- Origin: Paterson, New Jersey, USA
- Genres: post-hardcore, post-punk, psychedelic rock, experimental metal
- Years active: 2000-2004
- Label: Eyeball
- Past members: Vincent Ardizzone Dave Leporini E. Van Vogel Matthew Dwyer Mike Iuele
- Website: www.myspace.com/theovalportrait

= The Oval Portrait (band) =

The Oval Portrait was an American rock band from West Paterson, New Jersey active in the early-to-mid-2000s. Their name was taken from a short story by Edgar Allan Poe. They released the LP "Life in Death" on Eyeball Records in 2003. The band's musical style contained an eclectic mix of influences ranging from post-hardcore and post-punk to psychedelic rock and experimental metal.
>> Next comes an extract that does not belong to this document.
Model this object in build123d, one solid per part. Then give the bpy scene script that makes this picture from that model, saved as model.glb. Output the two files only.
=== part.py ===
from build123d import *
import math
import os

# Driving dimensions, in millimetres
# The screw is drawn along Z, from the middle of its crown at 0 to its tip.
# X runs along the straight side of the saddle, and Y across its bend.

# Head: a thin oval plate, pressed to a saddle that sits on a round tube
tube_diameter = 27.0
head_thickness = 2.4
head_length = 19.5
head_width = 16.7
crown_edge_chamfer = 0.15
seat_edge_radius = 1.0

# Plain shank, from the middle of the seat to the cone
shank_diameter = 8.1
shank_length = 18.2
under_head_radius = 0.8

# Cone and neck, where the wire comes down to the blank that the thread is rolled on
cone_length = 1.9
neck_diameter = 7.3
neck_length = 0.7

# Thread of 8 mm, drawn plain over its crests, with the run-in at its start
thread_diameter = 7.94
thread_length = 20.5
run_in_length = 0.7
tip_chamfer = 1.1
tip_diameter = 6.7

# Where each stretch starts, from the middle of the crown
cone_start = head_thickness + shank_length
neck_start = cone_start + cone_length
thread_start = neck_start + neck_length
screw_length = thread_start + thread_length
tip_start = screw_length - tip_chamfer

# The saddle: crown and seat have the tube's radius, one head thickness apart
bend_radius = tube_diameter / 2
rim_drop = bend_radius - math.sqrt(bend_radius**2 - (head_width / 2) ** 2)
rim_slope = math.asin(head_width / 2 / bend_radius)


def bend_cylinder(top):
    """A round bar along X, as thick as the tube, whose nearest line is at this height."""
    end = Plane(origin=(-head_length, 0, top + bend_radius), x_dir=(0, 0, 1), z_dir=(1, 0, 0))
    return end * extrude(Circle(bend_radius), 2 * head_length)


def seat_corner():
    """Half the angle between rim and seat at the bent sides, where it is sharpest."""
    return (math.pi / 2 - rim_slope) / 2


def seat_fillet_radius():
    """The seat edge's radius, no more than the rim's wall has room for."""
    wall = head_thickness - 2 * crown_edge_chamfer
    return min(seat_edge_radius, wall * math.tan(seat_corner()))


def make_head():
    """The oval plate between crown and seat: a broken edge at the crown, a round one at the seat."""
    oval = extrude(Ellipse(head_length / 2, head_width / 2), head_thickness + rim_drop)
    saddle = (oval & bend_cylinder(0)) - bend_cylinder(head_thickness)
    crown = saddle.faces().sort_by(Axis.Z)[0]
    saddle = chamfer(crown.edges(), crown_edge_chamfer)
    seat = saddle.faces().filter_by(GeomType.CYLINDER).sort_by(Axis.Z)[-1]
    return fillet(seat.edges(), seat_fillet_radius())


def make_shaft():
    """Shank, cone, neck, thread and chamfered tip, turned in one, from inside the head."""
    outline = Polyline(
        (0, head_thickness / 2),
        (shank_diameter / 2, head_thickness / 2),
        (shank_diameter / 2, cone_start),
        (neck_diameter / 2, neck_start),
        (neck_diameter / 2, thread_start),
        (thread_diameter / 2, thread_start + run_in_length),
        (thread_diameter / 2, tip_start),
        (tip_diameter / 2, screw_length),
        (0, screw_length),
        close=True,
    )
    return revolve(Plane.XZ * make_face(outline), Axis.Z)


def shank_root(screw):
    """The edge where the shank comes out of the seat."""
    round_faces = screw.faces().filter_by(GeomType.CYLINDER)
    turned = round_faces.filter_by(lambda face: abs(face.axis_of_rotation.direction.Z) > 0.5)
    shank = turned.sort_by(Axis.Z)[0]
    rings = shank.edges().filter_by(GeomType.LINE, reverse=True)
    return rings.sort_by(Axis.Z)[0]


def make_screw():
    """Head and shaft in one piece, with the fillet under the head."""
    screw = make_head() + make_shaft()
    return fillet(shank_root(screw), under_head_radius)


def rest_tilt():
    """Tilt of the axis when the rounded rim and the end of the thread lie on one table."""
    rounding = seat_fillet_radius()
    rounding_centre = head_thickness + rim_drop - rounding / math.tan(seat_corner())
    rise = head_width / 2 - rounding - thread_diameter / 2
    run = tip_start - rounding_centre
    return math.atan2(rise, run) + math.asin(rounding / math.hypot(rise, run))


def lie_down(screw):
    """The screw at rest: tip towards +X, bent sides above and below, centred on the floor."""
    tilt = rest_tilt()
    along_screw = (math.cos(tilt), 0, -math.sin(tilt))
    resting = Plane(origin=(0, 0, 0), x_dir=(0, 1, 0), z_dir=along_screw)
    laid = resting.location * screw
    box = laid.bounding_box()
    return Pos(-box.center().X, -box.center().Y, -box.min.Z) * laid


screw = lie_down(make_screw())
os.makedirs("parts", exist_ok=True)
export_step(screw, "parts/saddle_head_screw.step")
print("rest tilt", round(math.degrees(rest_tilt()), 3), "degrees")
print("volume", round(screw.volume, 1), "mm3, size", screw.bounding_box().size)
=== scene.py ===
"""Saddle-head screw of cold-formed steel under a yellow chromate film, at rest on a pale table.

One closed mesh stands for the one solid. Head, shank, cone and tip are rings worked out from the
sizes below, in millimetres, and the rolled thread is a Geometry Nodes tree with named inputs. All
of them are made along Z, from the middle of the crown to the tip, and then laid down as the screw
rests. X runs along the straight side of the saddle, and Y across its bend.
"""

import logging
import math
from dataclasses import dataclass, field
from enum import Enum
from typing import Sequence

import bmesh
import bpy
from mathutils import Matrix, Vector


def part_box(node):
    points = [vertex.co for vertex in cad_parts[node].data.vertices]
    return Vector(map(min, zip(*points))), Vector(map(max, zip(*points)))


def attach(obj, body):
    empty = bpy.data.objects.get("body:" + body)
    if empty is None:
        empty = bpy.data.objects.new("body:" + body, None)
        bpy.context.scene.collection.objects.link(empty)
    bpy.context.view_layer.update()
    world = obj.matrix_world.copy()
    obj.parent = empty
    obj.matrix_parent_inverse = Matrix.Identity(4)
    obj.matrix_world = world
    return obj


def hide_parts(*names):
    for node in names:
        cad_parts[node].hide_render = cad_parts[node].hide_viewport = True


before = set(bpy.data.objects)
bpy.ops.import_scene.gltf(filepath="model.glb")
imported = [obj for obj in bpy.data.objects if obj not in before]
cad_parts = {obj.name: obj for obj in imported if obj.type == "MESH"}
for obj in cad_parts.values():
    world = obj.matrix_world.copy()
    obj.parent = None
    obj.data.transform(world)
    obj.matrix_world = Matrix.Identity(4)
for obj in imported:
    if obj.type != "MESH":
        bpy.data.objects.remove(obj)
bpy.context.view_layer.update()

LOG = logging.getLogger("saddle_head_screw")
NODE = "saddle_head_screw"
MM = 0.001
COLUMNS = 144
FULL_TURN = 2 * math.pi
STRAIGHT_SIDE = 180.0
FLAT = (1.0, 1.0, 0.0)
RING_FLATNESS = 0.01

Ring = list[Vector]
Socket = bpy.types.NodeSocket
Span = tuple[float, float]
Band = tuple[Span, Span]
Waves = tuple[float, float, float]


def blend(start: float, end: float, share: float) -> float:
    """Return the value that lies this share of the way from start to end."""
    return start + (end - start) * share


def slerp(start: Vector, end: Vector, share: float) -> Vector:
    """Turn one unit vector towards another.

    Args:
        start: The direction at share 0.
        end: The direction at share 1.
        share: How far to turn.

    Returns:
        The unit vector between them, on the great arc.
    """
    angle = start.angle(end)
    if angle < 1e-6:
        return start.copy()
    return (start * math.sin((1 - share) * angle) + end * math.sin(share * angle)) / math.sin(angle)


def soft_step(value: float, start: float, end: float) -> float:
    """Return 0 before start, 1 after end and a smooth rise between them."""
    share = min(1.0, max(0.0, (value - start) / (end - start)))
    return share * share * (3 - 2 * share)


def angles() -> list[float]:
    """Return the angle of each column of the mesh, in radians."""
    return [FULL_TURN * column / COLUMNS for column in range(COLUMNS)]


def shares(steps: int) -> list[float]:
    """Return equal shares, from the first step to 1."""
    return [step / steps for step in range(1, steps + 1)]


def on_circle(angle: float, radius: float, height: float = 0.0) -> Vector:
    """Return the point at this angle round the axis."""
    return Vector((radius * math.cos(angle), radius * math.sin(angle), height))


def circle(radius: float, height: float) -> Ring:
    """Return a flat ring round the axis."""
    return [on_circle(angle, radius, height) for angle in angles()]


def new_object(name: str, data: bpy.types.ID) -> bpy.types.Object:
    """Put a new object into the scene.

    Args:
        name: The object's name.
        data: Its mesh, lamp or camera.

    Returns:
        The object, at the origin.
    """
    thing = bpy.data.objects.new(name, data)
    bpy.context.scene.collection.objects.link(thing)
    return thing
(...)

The lyrical imagery on many songs contained bleak, unsettling subject matter and numerous literary references. "Life In Death" featured guest performances by Gerard Way of My Chemical Romance on the songs "Barnabus Collins Has More Skeletons in His Closet Than Vincent Price" and "From My Cold Dead Hands", the latter also featuring Sarah Balliet of Murder by Death. The group disbanded in 2004 with several members going on to form Mermaid in a Manhole and The Sun The Moon The Stars.

== Discography ==
- 2003: Life in Death, Eyeball Records.